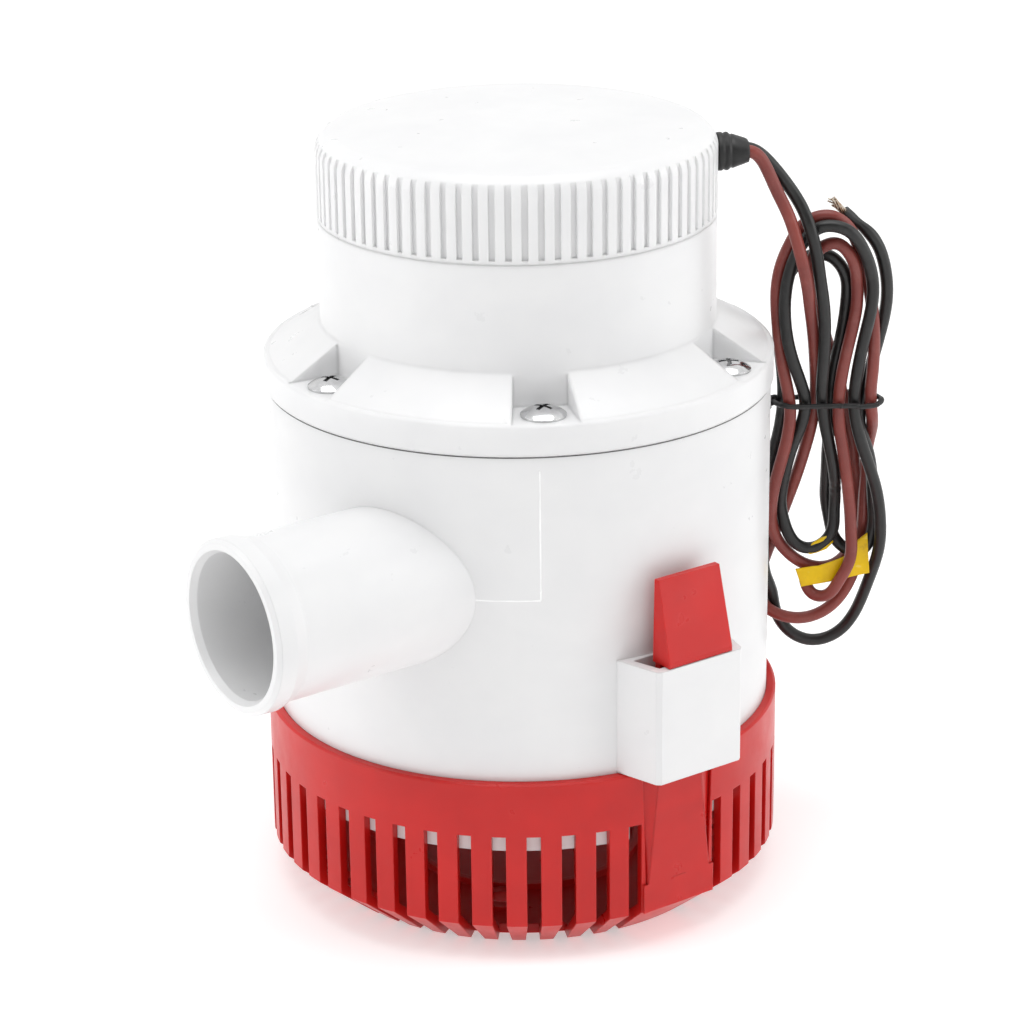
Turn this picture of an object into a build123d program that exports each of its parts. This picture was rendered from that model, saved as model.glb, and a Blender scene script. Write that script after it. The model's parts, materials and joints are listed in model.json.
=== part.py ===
from build123d import *
import os
from math import cos, radians, sin, sqrt

os.makedirs("parts", exist_ok=True)

# ---------------------------------------------------------------------------
# Submersible bilge pump.  Millimetres, +Z up.  The origin is the centre of the
# underside of the strainer base, which is the face that stands on the hull.
# The hose spigot points along -X.  The two latches face -Y (front) and +Y
# (rear).  "side" is -1 at the front and +1 at the rear.
# Outlines are (radius, height) unless their comment says otherwise.
# ---------------------------------------------------------------------------

# strainer base
BASE_R = 62.0            # outside of the basket wall
BASE_WALL = 2.2
BASE_BORE = BASE_R - BASE_WALL
BASE_FOOT_R = 50.0       # flat underside
BASE_CHAMFER_Z = 9.8
BASE_TOP = 45.9
FLOOR_T = 2.4
SLOT_W = 3.3
SLOT_TOP = 32.7
SLOT_COUNT = 48          # full circle pitch; two are left out under each latch
LEDGE_BOTTOM = 8.6
SKIRT_BOTTOM = 28.1      # the pump skirt rests on ledges at this height
MOUNT_PCD = 70.0
MOUNT_HOLE = 5.2         # diameter

# housing
BODY_R = 59.7
BODY_WALL = 2.6
BODY_BORE = BODY_R - BODY_WALL
BODY_TOP = 124.7
CHAMBER_R = 40.0
CHAMBER_WALL = 2.6
CHAMBER_OUTER = CHAMBER_R + CHAMBER_WALL
CHAMBER_FLOOR = 70.0
CHAMBER_RIM_R = CHAMBER_R + 6.5
DECK_TOP = 112.5
DECK_T = 2.6
DECK_BOTTOM = DECK_TOP - DECK_T

# outlet spigot
OUT_Y = -22.7
OUT_Z = 90.6
OUT_R = 19.0
OUT_BORE = 16.9          # radius
OUT_END = -95.4
OUT_BORE_END = -5.0      # x at which the bore stops inside the chamber
BEAD_R = 20.2

# intake plate and its screws
INTAKE_BOTTOM = 66.6
INTAKE_SCREW_R = CHAMBER_R + 3.8
INTAKE_SCREW_ANGLES = [60, 150, 240, 330]

# motor housing
FLANGE_R = 60.3
FLANGE_TOP = 132.3
NECK_R = 46.7
NECK_BASE = 139.5
NECK_BORE = 44.1         # radius
NECK_TOP = 164.8
SCREW_PCR = 53.0
SCREW_COUNT = 6
SCREW_START = -120
SCREW_SEAT_Z = FLANGE_TOP - 0.3
SCREW_BOSS_R = 4.6

# cap
CAP_RIB_TOP = 180.5
CAP_TOP = 186.0
GROOVE_COUNT = 80
GROOVE_W = 1.4
GROOVE_D = 0.9

# latches
HINGE_R = 60.85          # radial position of the flex line of each finger
HINGE_Z = 17.45
KNUCKLE_R = 1.05
LATCH_SILL_Z = HINGE_Z - 0.45
SOCKET_FRONT = 69.6
SOCKET_TOP = 74.0
SOCKET_BOTTOM = 46.1

# shaft and motor
SHAFT_R = 4.0
SHAFT_FIT = SHAFT_R + 0.02
SEAL_FIT = SHAFT_R + 0.03
THREAD_R = 3.0           # threaded end of the shaft
WASHER_BOTTOM = 77.2
WASHER_TOP = 78.2
IMPELLER_R = 33.0
IMPELLER_BOTTOM = 78.4
BEARING_R = 10.98
FRONT_BEARING_Z = 113.2  # undersides of the bearings
REAR_BEARING_Z = 167.2
CAN_R = 37.0
CAN_BORE = 34.7
CAN_BOTTOM = 118.8
CAN_TOP = 166.0
BELL_TOP = 170.0
BOLT_PCR = 39.4
BOLT_START = 30          # the second through-bolt is opposite
CORE_BOTTOM = 127.0
CORE_LENGTH = 24.0
CORE_TOP = CORE_BOTTOM + CORE_LENGTH
ARMATURE_SLOTS = 12
WINDING_SLOT_R = 20.0    # pitch radius
BRUSH_Z = 162.0
BRUSH_HEIGHT = 7.2

# leads and cable gland
LEAD_R = 1.5
GLAND_Z = 176.8
GLAND_DIR = -30.0        # polar direction of the cable gland, from +X
GLAND_X = cos(radians(GLAND_DIR))
GLAND_Y = sin(radians(GLAND_DIR))
GLAND = Plane(
    origin=(0, 0, GLAND_Z), x_dir=(-GLAND_Y, GLAND_X, 0), z_dir=(GLAND_X, GLAND_Y, 0)
)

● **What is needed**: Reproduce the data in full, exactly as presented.

● **Response for this exercise**:
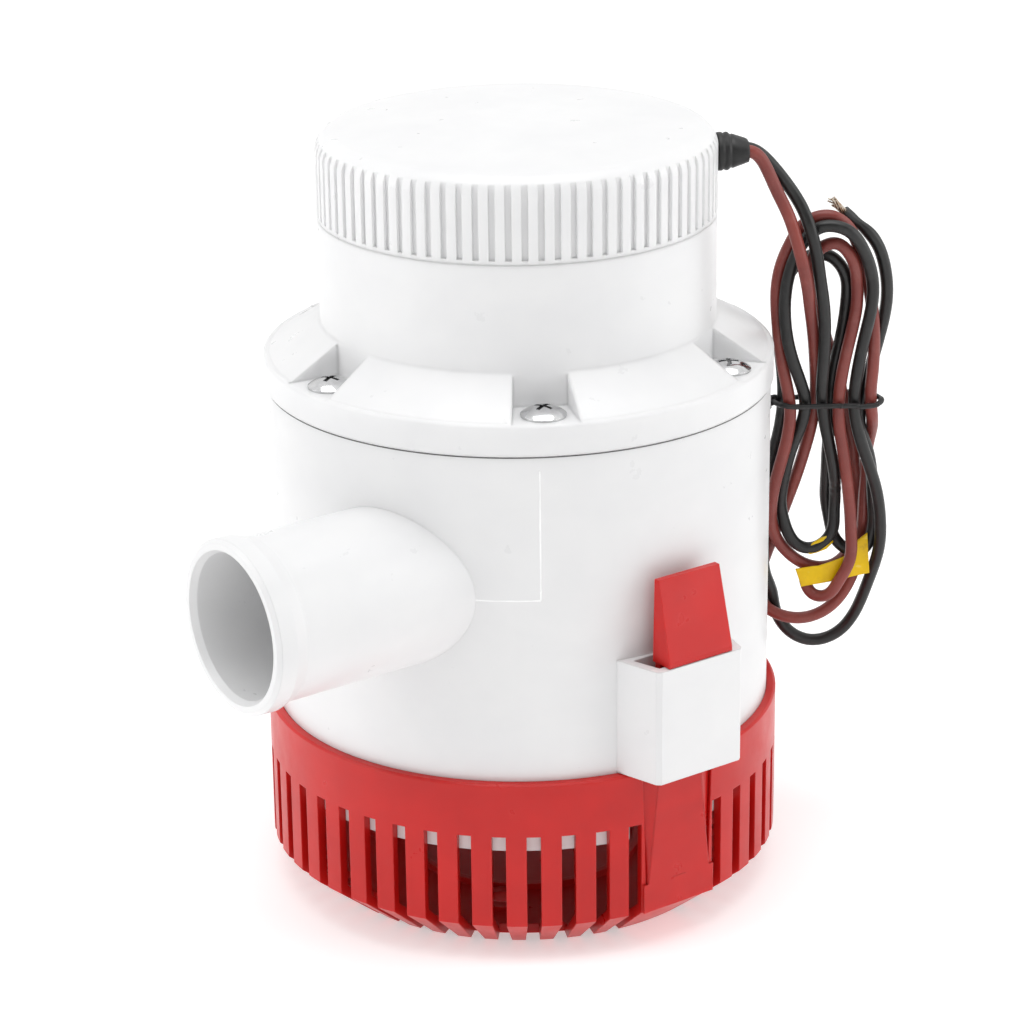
Turn this picture of an object into a build123d program that exports each of its parts. This picture was rendered from that model, saved as model.glb, and a Blender scene script. Write that script after it. The model's parts, materials and joints are listed in model.json.
=== part.py ===
from build123d import *
import os
from math import cos, radians, sin, sqrt

os.makedirs("parts", exist_ok=True)

# ---------------------------------------------------------------------------
# Submersible bilge pump.  Millimetres, +Z up.  The origin is the centre of the
# underside of the strainer base, which is the face that stands on the hull.
# The hose spigot points along -X.  The two latches face -Y (front) and +Y
# (rear).  "side" is -1 at the front and +1 at the rear.
# Outlines are (radius, height) unless their comment says otherwise.
# ---------------------------------------------------------------------------

# strainer base
BASE_R = 62.0            # outside of the basket wall
BASE_WALL = 2.2
BASE_BORE = BASE_R - BASE_WALL
BASE_FOOT_R = 50.0       # flat underside
BASE_CHAMFER_Z = 9.8
BASE_TOP = 45.9
FLOOR_T = 2.4
SLOT_W = 3.3
SLOT_TOP = 32.7
SLOT_COUNT = 48          # full circle pitch; two are left out under each latch
LEDGE_BOTTOM = 8.6
SKIRT_BOTTOM = 28.1      # the pump skirt rests on ledges at this height
MOUNT_PCD = 70.0
MOUNT_HOLE = 5.2         # diameter

# housing
BODY_R = 59.7
BODY_WALL = 2.6
BODY_BORE = BODY_R - BODY_WALL
BODY_TOP = 124.7
CHAMBER_R = 40.0
CHAMBER_WALL = 2.6
CHAMBER_OUTER = CHAMBER_R + CHAMBER_WALL
CHAMBER_FLOOR = 70.0
CHAMBER_RIM_R = CHAMBER_R + 6.5
DECK_TOP = 112.5
DECK_T = 2.6
DECK_BOTTOM = DECK_TOP - DECK_T

# outlet spigot
OUT_Y = -22.7
OUT_Z = 90.6
OUT_R = 19.0
OUT_BORE = 16.9          # radius
OUT_END = -95.4
OUT_BORE_END = -5.0      # x at which the bore stops inside the chamber
BEAD_R = 20.2

# intake plate and its screws
INTAKE_BOTTOM = 66.6
INTAKE_SCREW_R = CHAMBER_R + 3.8
INTAKE_SCREW_ANGLES = [60, 150, 240, 330]

# motor housing
FLANGE_R = 60.3
FLANGE_TOP = 132.3
NECK_R = 46.7
NECK_BASE = 139.5
NECK_BORE = 44.1         # radius
NECK_TOP = 164.8
SCREW_PCR = 53.0
SCREW_COUNT = 6
SCREW_START = -120
SCREW_SEAT_Z = FLANGE_TOP - 0.3
SCREW_BOSS_R = 4.6

# cap
CAP_RIB_TOP = 180.5
CAP_TOP = 186.0
GROOVE_COUNT = 80
GROOVE_W = 1.4
GROOVE_D = 0.9

# latches
HINGE_R = 60.85          # radial position of the flex line of each finger
HINGE_Z = 17.45
KNUCKLE_R = 1.05
LATCH_SILL_Z = HINGE_Z - 0.45
SOCKET_FRONT = 69.6
SOCKET_TOP = 74.0
SOCKET_BOTTOM = 46.1

# shaft and motor
SHAFT_R = 4.0
SHAFT_FIT = SHAFT_R + 0.02
SEAL_FIT = SHAFT_R + 0.03
THREAD_R = 3.0           # threaded end of the shaft
WASHER_BOTTOM = 77.2
WASHER_TOP = 78.2
IMPELLER_R = 33.0
IMPELLER_BOTTOM = 78.4
BEARING_R = 10.98
FRONT_BEARING_Z = 113.2  # undersides of the bearings
REAR_BEARING_Z = 167.2
CAN_R = 37.0
CAN_BORE = 34.7
CAN_BOTTOM = 118.8
CAN_TOP = 166.0
BELL_TOP = 170.0
BOLT_PCR = 39.4
BOLT_START = 30          # the second through-bolt is opposite
CORE_BOTTOM = 127.0
CORE_LENGTH = 24.0
CORE_TOP = CORE_BOTTOM + CORE_LENGTH
ARMATURE_SLOTS = 12
WINDING_SLOT_R = 20.0    # pitch radius
BRUSH_Z = 162.0
BRUSH_HEIGHT = 7.2

# leads and cable gland
LEAD_R = 1.5
GLAND_Z = 176.8
GLAND_DIR = -30.0        # polar direction of the cable gland, from +X
GLAND_X = cos(radians(GLAND_DIR))
GLAND_Y = sin(radians(GLAND_DIR))
GLAND = Plane(
    origin=(0, 0, GLAND_Z), x_dir=(-GLAND_Y, GLAND_X, 0), z_dir=(GLAND_X, GLAND_Y, 0)
)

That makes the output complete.